Свой контингент он знал очень хорошо — придумать столь хитроумный план обоим пекарям было «не по уму», да и бежать они не смогли бы: резона им не было — через полгода они должны были выйти на волю, а находиться при кухне и пекарне — не самая тяжёлая доля для привыкших к частым отсидкам воров.
* * *
Всех арестантов в тюрьме было семнадцать человек, из них только у Буйницкого и Мельштейна были большие сроки каторги: Буйницкому «припаяли» шесть лет, а Мельштейн за ограбление и убийство был приговорён к пятнадцати годам каторжных работ.
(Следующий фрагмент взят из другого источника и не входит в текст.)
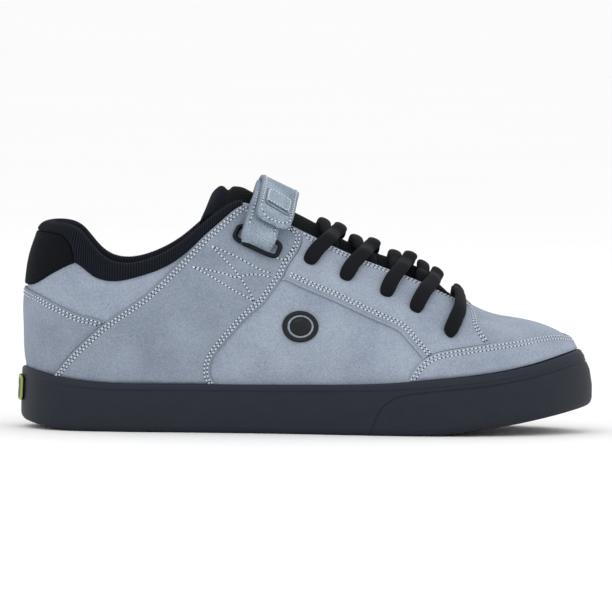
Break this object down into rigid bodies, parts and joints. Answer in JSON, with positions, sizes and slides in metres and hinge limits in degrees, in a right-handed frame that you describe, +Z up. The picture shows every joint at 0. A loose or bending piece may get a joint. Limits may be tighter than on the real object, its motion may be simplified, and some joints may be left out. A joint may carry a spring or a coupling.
{
  "type": "skateboarding shoe",
  "caption": "Low laced skateboarding shoe for the right foot, with suede panels, a padded collar, a puffy tongue, an instep strap through wire rings and a cup sole",
  "frame": {"origin": "middle of the heel's flat underside, on the floor", "axes": "+X toward the toe, +Y toward the inner side of the foot, +Z up"},
  "size_m": [0.2967, 0.1055, 0.1277],
  "materials": {
    "suede": "napped suede",
    "strap_suede": "napped suede",
    "rubber": "satin moulded",
    "gloss_rubber": "glossy moulded",
    "black_fabric": "matte knit",
    "label_rubber": "satin moulded",
    "metal": "dark plated wire"
  },
  "bodies": {
    "root": {"outsole": "rubber", "heel_label": "label_rubber", "upper": "suede", "insole": "black_fabric", "saddle_lateral": "suede", "saddle_medial": "suede", "eyestay_lateral": "suede", "eyestay_medial": "suede", "toe_guard": "suede", "heel_counter": "suede", "heel_tab": "black_fabric", "collar_cuff": "black_fabric", "side_badge": "gloss_rubber", "tongue": "black_fabric", "strap": "strap_suede", "strap_ring_lateral": "metal", "strap_ring_medial": "metal", "lace_cross_1": "black_fabric", "lace_cross_2": "black_fabric", "lace_cross_3": "black_fabric", "lace_cross_4": "black_fabric", "lace_bar": "black_fabric"}
  },
  "joints": []
}
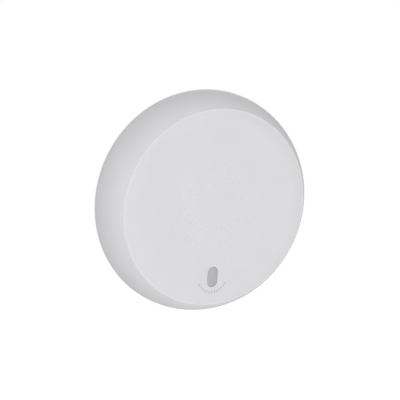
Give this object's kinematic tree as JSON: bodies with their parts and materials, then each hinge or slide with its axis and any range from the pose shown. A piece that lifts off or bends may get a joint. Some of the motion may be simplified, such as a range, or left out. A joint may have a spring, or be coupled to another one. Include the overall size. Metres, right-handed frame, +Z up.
{
  "type": "wireless smoke detector",
  "caption": "Round wall-hung smoke detector with a domed cover, push test button, smoke inlet, optical chamber and a twist-off head on a mounting plate.",
  "frame": {"origin": "centre of the mounting plate's back face, on the wall", "axes": "+Y into the wall along the detector's axis, so the face looks to -Y; +Z up with the test button at the bottom; +X to the right seen from the front"},
  "size_m": [0.09, 0.037, 0.09],
  "materials": {
    "shell": "fine satin moulded texture, white",
    "base": "fine satin moulded texture, white",
    "plate": "plain moulded, white",
    "light_pipe": "clear grey moulded",
    "switch_body": "black moulded",
    "switch_key": "dark moulded",
    "lamp": "clear resin on white",
    "board": "green solder resist",
    "screw": "zinc plated",
    "cell": "printed sleeve, plain",
    "contact": "nickel plated spring steel",
    "chamber": "black moulded",
    "screen": "etched sheet",
    "emitter": "tinted resin",
    "sensor": "dark resin",
    "tin": "tin plated",
    "horn": "black moulded",
    "brass": "rolled sheet",
    "ceramic": "silvered",
    "soft": "soft",
    "radio": "blue solder resist",
    "aerial": "stamped strip",
    "chip": "black epoxy",
    "crystal": "pressed can",
    "capacitor": "shrink sleeve",
    "ferrite": "sintered"
  },
  "bodies": {
    "mount": {"mounting_plate": "plate"},
    "head": {"rear_housing": "base", "front_cover": "shell", "test_switch": "switch_body", "status_light": "lamp", "main_board": "board", "board_screws": "screw", "battery": "cell", "contact_positive": "contact", "contact_negative": "contact", "chamber_base": "chamber", "chamber_cover": "chamber", "insect_screen": "screen", "infrared_emitter": "emitter", "light_sensor": "sensor", "sensor_shield": "tin", "siren_cup": "horn", "siren_disc": "brass", "siren_ceramic": "ceramic", "siren_gasket": "soft", "siren_springs": "contact", "radio_board": "radio", "radio_can": "tin", "radio_aerial": "aerial", "microcontroller": "chip", "clock_crystal": "crystal", "buffer_capacitor": "capacitor", "boost_coil": "ferrite"},
    "button": {"test_button": "light_pipe"},
    "switch_key": {"switch_plunger": "switch_key"}
  },
  "joints": [
    {"name": "head_twist", "type": "hinge", "parent": "mount", "child": "head", "pos_m": [0, 0, 0], "axis": [0, -1, 0], "range_deg": [0, 15]},
    {"name": "test_button_press", "type": "slide", "parent": "head", "child": "button", "axis": [0, 1, 0], "range_m": [0, 0.00035], "stiffness_N_per_m": 400, "springref_m": -0.002},
    {"name": "switch_plunger_press", "type": "slide", "parent": "head", "child": "switch_key", "axis": [0, 1, 0], "range_m": [0, 0.00035]}
  ],
  "couplings": [
    {"joint": "switch_plunger_press", "follows": "test_button_press", "ratio": 1}
  ]
}
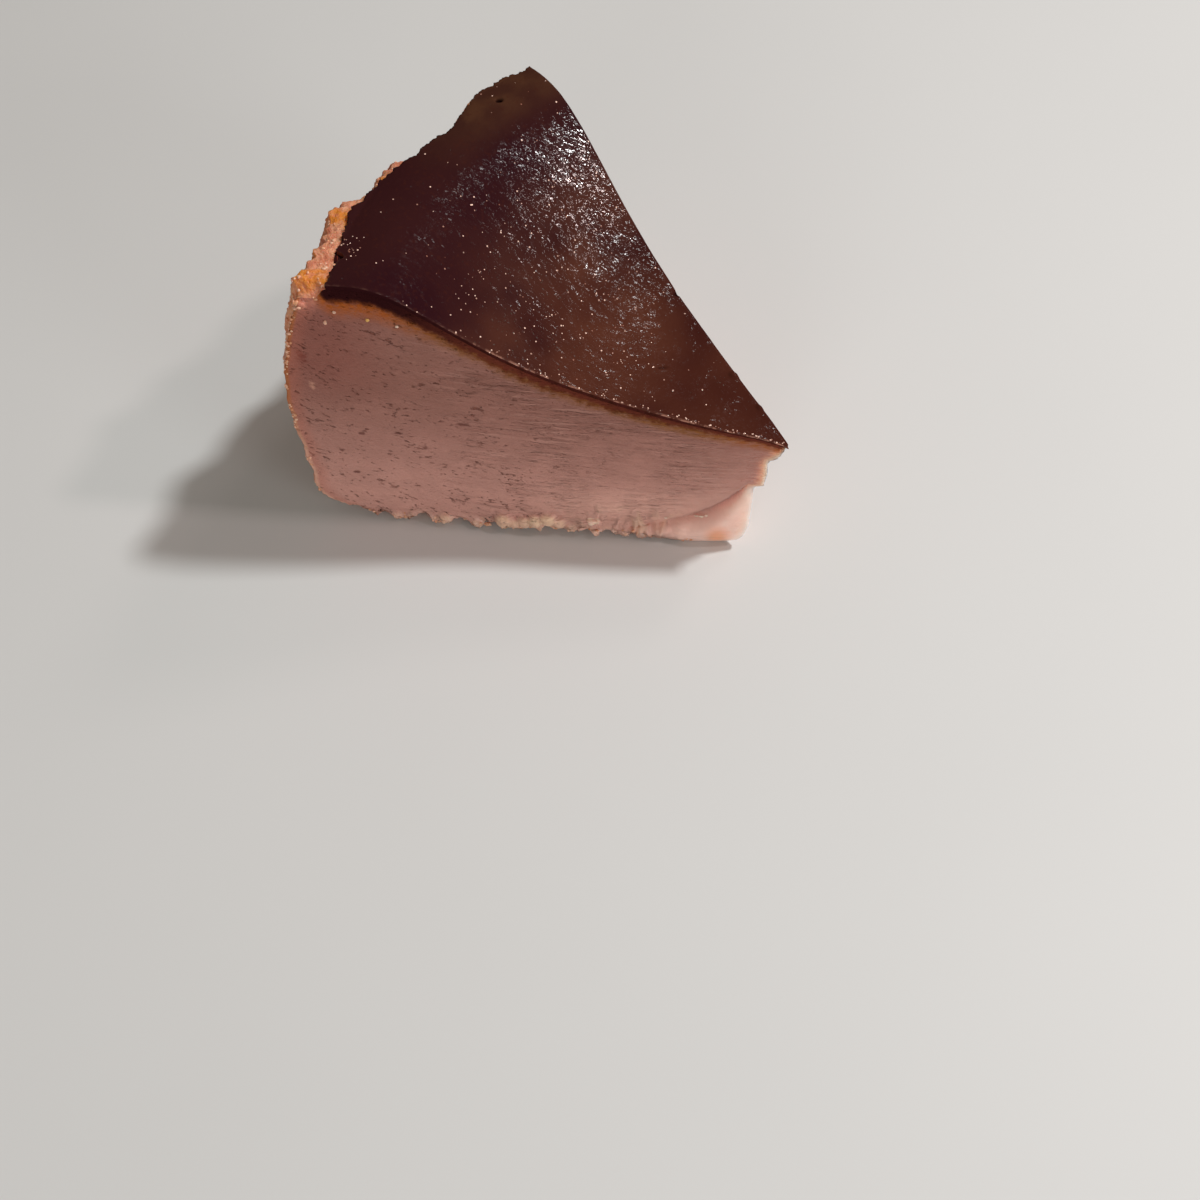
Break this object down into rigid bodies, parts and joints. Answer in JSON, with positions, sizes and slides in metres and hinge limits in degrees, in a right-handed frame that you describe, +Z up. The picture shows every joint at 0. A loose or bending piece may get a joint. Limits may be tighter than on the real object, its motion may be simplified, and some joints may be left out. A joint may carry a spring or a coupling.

Оба преступника на воле отличались редкостным хитроумием, и им-то как раз под силу было придумать «сюжет побега». К тому же буквально накануне они «заболели» и были переведены в больницу, расположенную в первом тюремном дворе. На окнах этого заведения не было даже решёток, и, если вывести из строя сторожей у ворот, у каторжан появился шанс сбежать.Будучи допрошенными, Бердан и Гонцов всю вину взяли на себя, признавшись, что хотели бежать, для чего подмешали в пирожки «дурман» и угостили ими сторожей. То, что именно они давали пирожки Бондаренко и остальным надзирателям, было очевидно, но ни один из пекарей не смог объяснить, что это был за «дурман» и где они его взяли. Не смогли они также ответить на вопрос, как собирались выбраться из тюремного корпуса, поэтому начальник тюрьмы им не поверил. Узнав о том, что днём ранее к Буйницкому на свидание приходила жена, которая могла передать «дурман», он укрепился в своих подозрениях ещё больше и, дабы не усложнять дело и не искушать судьбу, распорядился своею властью усилить режим для Буйницкого и Мельштейна, а Бердана и Гонцова отправить в Одессу для следствия и суда над ними.